I did miss the AF of the 40D (but the 20D needed exercise) and had to MF alot as a consequence. Overall it worked, but I may have a few more OOF shots than I would have had I used the 40.... couldn't get the AF assist to work on the 580 grrrrrrr, I even knew how to turn it on..but wouldn't come up... serviced by Canon not that long ago... 580 units a bit flaky....

Results look fine so far...about half way through PP.
--
Richard Katris aka Chanan
 
People paying big bucks expect a big production, or really high-end service, or SOMETHING besides "Vip, vam, thank you, ma'am." They expect to somehow be impressed...or at the very least, service at the same level as their other life experiences (the Mercedes dealer, the Rolex dealer, et cetera).

--
RDKirk
'TANSTAAFL: The only unbreakable rule in photography.'
 
...that my gear will not be a stumbling block from whatever is required for the job.
Please, do not underestimate the confidence that quality gear can give you.
--
RDKirk
'TANSTAAFL: The only unbreakable rule in photography.'
 
external low voltage pack for the flash unit.....LVP an external high voltage pack would be HVP.
--
Richard Katris aka Chanan
 
interesting, I can relate though.

with weddings and portraits the show is how you work with the people and the customer service experience you give at your studio.
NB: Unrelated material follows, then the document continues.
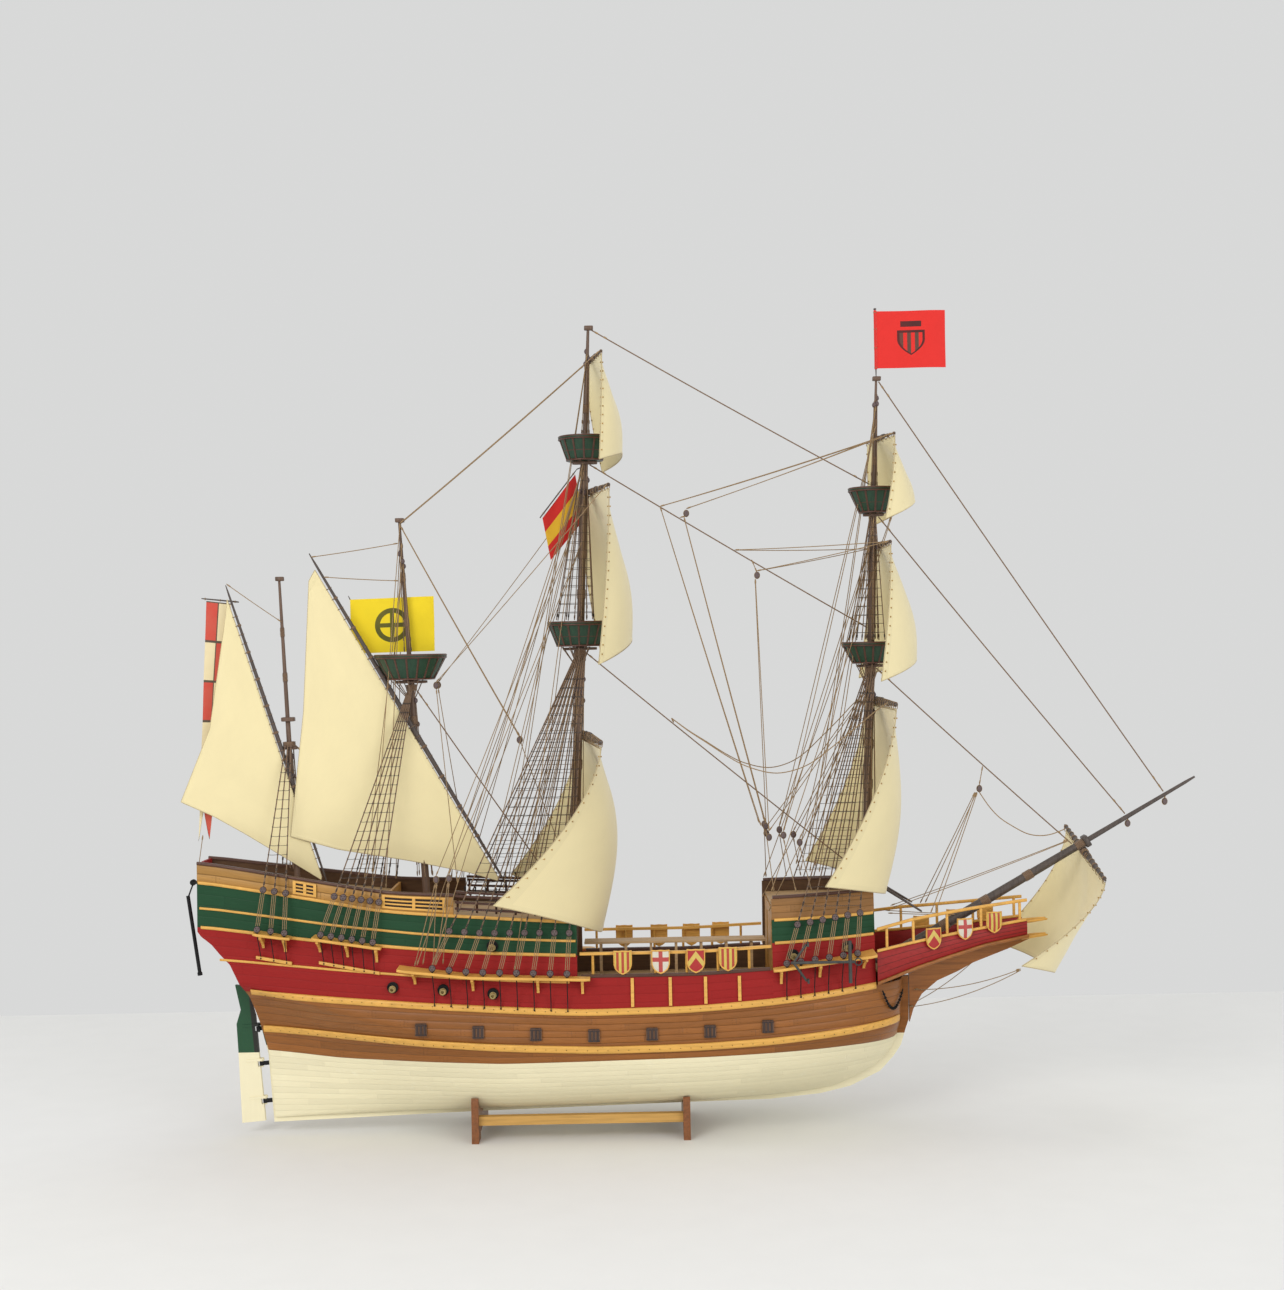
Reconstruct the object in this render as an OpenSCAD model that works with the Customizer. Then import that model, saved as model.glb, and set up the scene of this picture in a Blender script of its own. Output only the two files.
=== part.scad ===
// Display model of a four-masted galleon on a two-post cradle.
// Millimetres. +X is the bow, +Y is port, +Z is up, the cradle stands on Z = 0.

/* [Hull] */
// Half of the greatest breadth of the hull
half_beam = 69; // [60:1:80]
// Thickness of the planking
plank = 2; // [1.5:0.1:2.5]
// Thickness of the keel, stem and sternpost plate
keel_thick = 5; // [4:0.5:7]
// Length of one facet along the planking
plank_step = 20; // [16:1:30]

/* [Masts and rigging] */
// Radius of the main mast at the deck
mast_r = 4.2; // [3.5:0.1:5]
// Diameter of the shrouds
shroud_d = 1.1; // [0.8:0.1:1.4]
// Diameter of the stays
stay_d = 1.0; // [0.6:0.1:1.4]
// Diameter of the running lines
line_d = 0.6; // [0.4:0.1:0.9]
// Vertical distance between ratlines
ratline_step = 7; // [5:0.5:12]
// Thickness of sailcloth and bunting
cloth = 0.6; // [0.4:0.1:1]

/* [Cradle] */
// Distance from the middle of the ship to each cradle post
cradle_x = 82.3; // [70:1:95]
// Thickness of a cradle post
post_thick = 5.5; // [4:0.5:8]
// Half width of a cradle post across the ship
post_half = 44; // [38:1:52]

/* [Hidden] */
eps = 0.1;
// Moves the ship so that the middle of its length stands over the origin.
ship_x = -89.5;
module placed() { translate([ship_x, 0, 0]) children(); }
gap = 0.3;
keel_half = keel_thick / 2;

// ---- lines of the hull: height of each seam along the ship ----
function soft(x, line) = (lookup(x - 14, line) + 2 * lookup(x, line) + lookup(x + 14, line)) / 4;
keel_line = [[-246, 10], [-82, 15.6], [86, 19.6], [150, 20.8], [190, 24.5], [214, 30], [238, 41.5],
    [249, 53.3], [255, 62], [259, 75]];
water_line = [[-262, 69], [-190, 64], [-84, 66], [85, 69], [212, 72], [262, 71]];
low_wale = [[-255, 86], [-190, 84], [-83, 80], [19, 76.5], [85, 77.4], [146, 80], [258, 88]];
high_wale = [[-262, 118.5], [-192, 114.6], [-83, 109], [5, 105], [86, 106], [148, 110], [232, 118]];
red_line = [[-300, 170], [-254, 165], [-207, 160], [-150, 156], [-82, 151], [0, 148]];
green_line = [[-300, 205], [-196, 190], [-155, 183], [-97, 179], [0, 173]];
top_line = [[-300, 219], [-196, 203], [-148, 195.5], [-95, 193.4], [0, 188]];
waist_line = [[0, 131], [94, 131], [150, 134]];
castle_red = [[150, 154], [232, 157.5]];
castle_green = [[150, 171.5], [232, 173.5]];
castle_top = [[150, 187.5], [232, 190.5]];
function keel_z(x) = soft(x, keel_line) + 4;
function water_z(x) = soft(x, water_line);
function low_z(x) = soft(x, low_wale);
function high_z(x) = soft(x, high_wale);
function red_z(x) = soft(x, red_line);
function green_z(x) = soft(x, green_line);
function top_z(x) = soft(x, top_line);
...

I can understand how a commercial photog might need to keep a good "show" happening in the actual photography (glamour photogs too I suppose). I have heard of commercial photogs setting up big lighting setups to make it look impressive when the shot only needed something simple. If it looks too easy, they will go get their own camera, or mate with camera, or someone who looks like they are putting in more effort.

I dont do a lot of commercial, but sometimes a client will expect a walk in point the camera push the button walk out and something awesome emailed to them within the hour. Usually the want it cheap and quick ones.